Figure 7-3. This displays all text editors using the GPL or MIT license that had their first public release after 2005
However you filter your data, it can be exported at any point to one of several types of formats that OpenRefine supports. This includes CSV, HTML (an HTML table), Excel, and several other formats.
Cleaning
Data filtering can be done successfully only if the data is relatively clean to start with. For instance, in the facet example in the previous section, a text editor that had a release date of “01-01-2006” would not have been selected in the “First public release” facet, which was looking for a value of “2006” and ignoring values that didn’t look like that.
Data transformation is performed in OpenRefine using the OpenRefine Expression Language, called GREL (the “G” is left over from OpenRefine’s previous name, Google Refine). This language is used to create short lambda functions that transform the values in the cells based on simple rules. For example:
if(value.length() != 4, "invalid", value)
When this function is applied to the “First stable release” column, it preserves the values of the cells where the date is in a “YYYY” format, and marks all other columns as “invalid.”
Arbitrary GREL statements can be applied by clicking the down arrow next to any column’s label and going to edit cells → transform.
Figure 7-4. Inserting a GREL statement into a project (a preview display is shown below the statement)
However, marking all less than ideal values as invalid, while making them easy to spot, doesn’t do us much good. We’d rather try to salvage information from the badly formatted values if possible. This can be done using GREL’s match function:
value.match(".*([0-9]{4}).*").get(0)
This attempts to match the string value against the regular expression given. If the regular expression matches the string, an array is returned.

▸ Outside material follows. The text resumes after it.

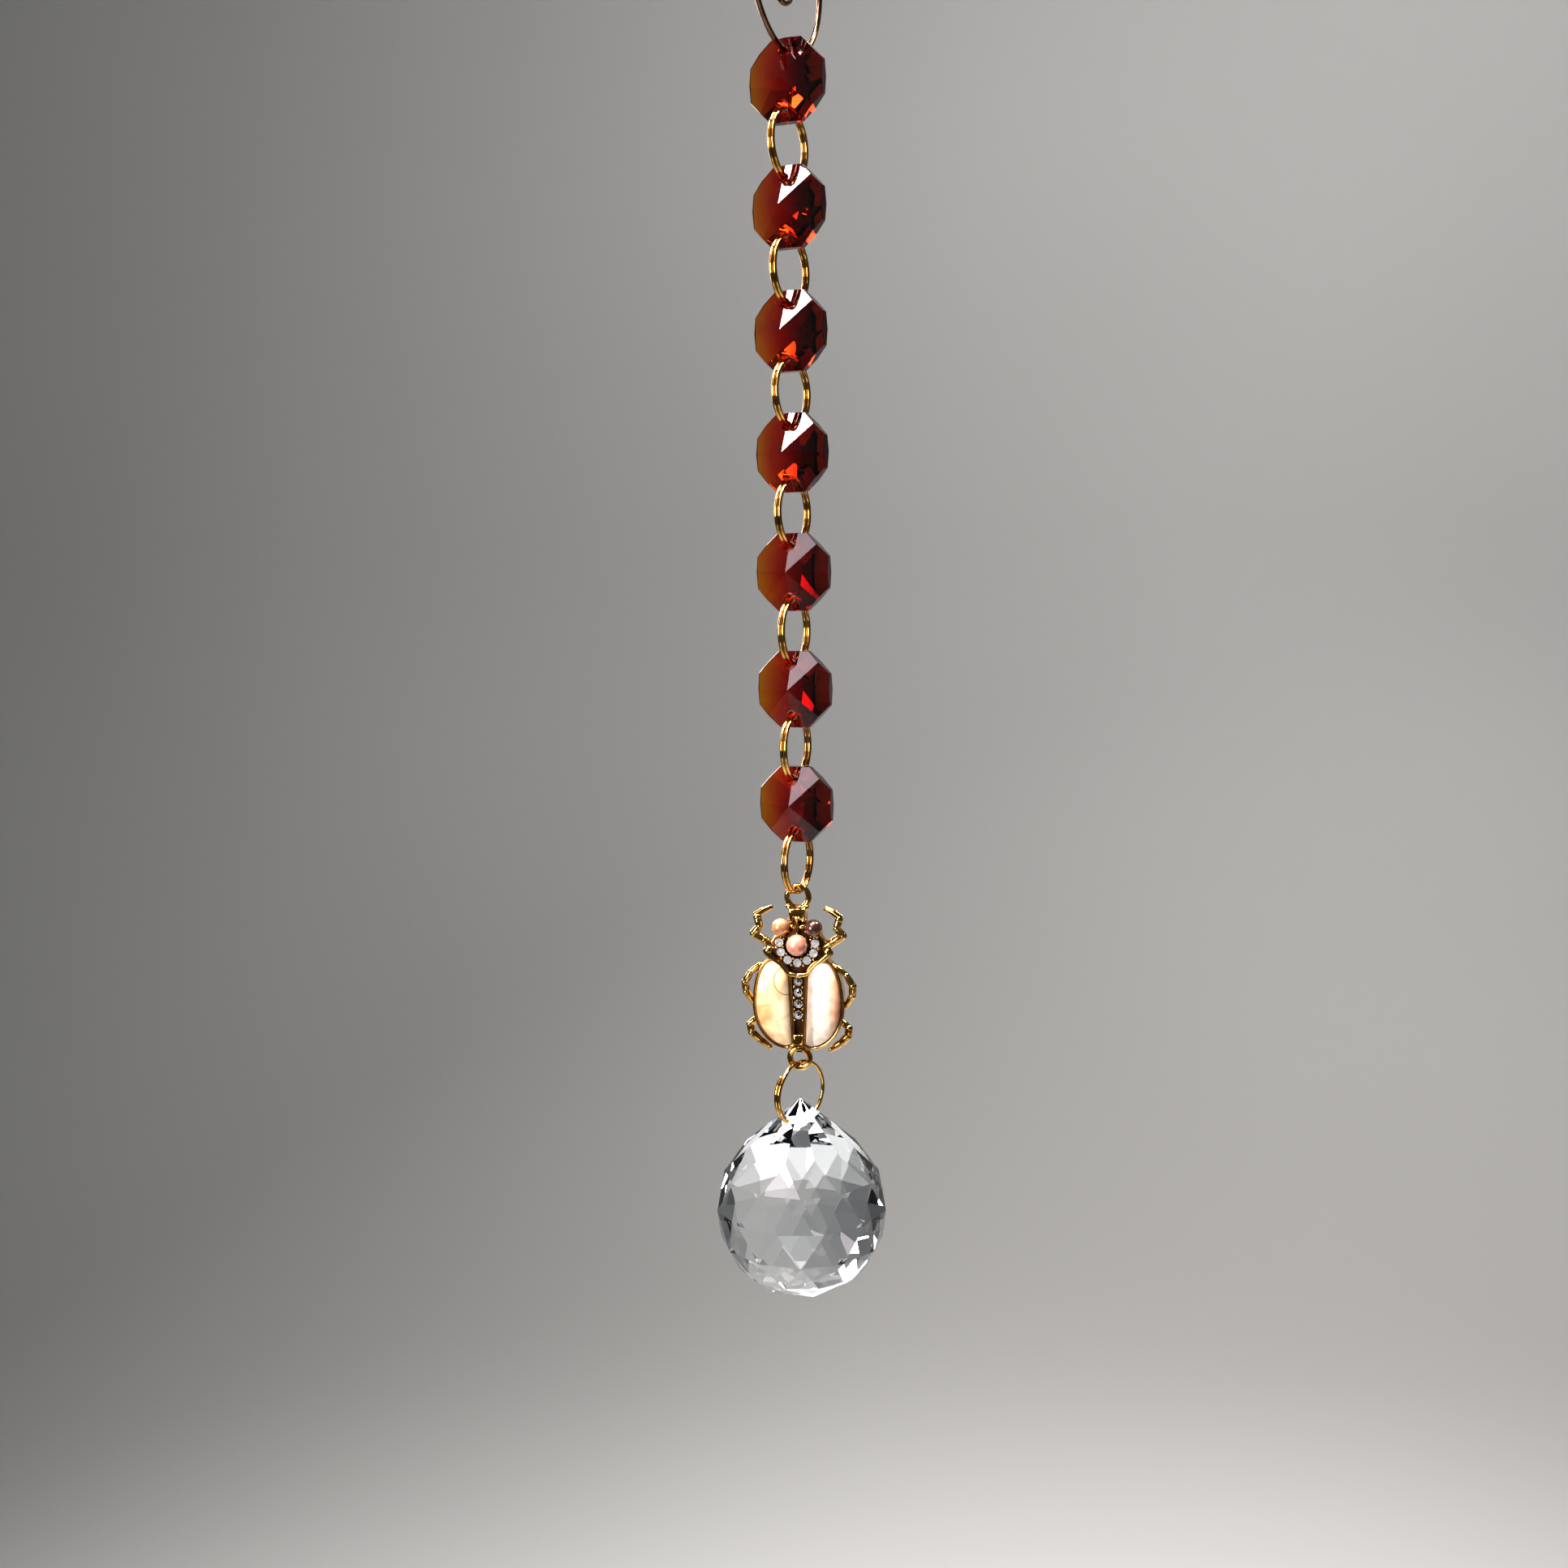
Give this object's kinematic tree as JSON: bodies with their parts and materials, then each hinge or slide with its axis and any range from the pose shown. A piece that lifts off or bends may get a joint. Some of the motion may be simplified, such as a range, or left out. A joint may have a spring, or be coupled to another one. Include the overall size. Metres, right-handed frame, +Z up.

Any substrings that match the “capture group” in the regular expression (demarcated by the parentheses in the expression, in this example, “[0-9]{4}”) are returned as array values.
This code, in effect, finds all instances of four decimals in a row and returns the first one. This is usually sufficient to extract years from text or badly formatted dates. It also has the benefit of returning “null” for nonexistent dates. (GREL does not throw a null pointer exception when performing operations on a null variable)
Many other data transformations are possible with cell editing and GREL. A complete guide to the language can be found on OpenRefine’s GitHub page.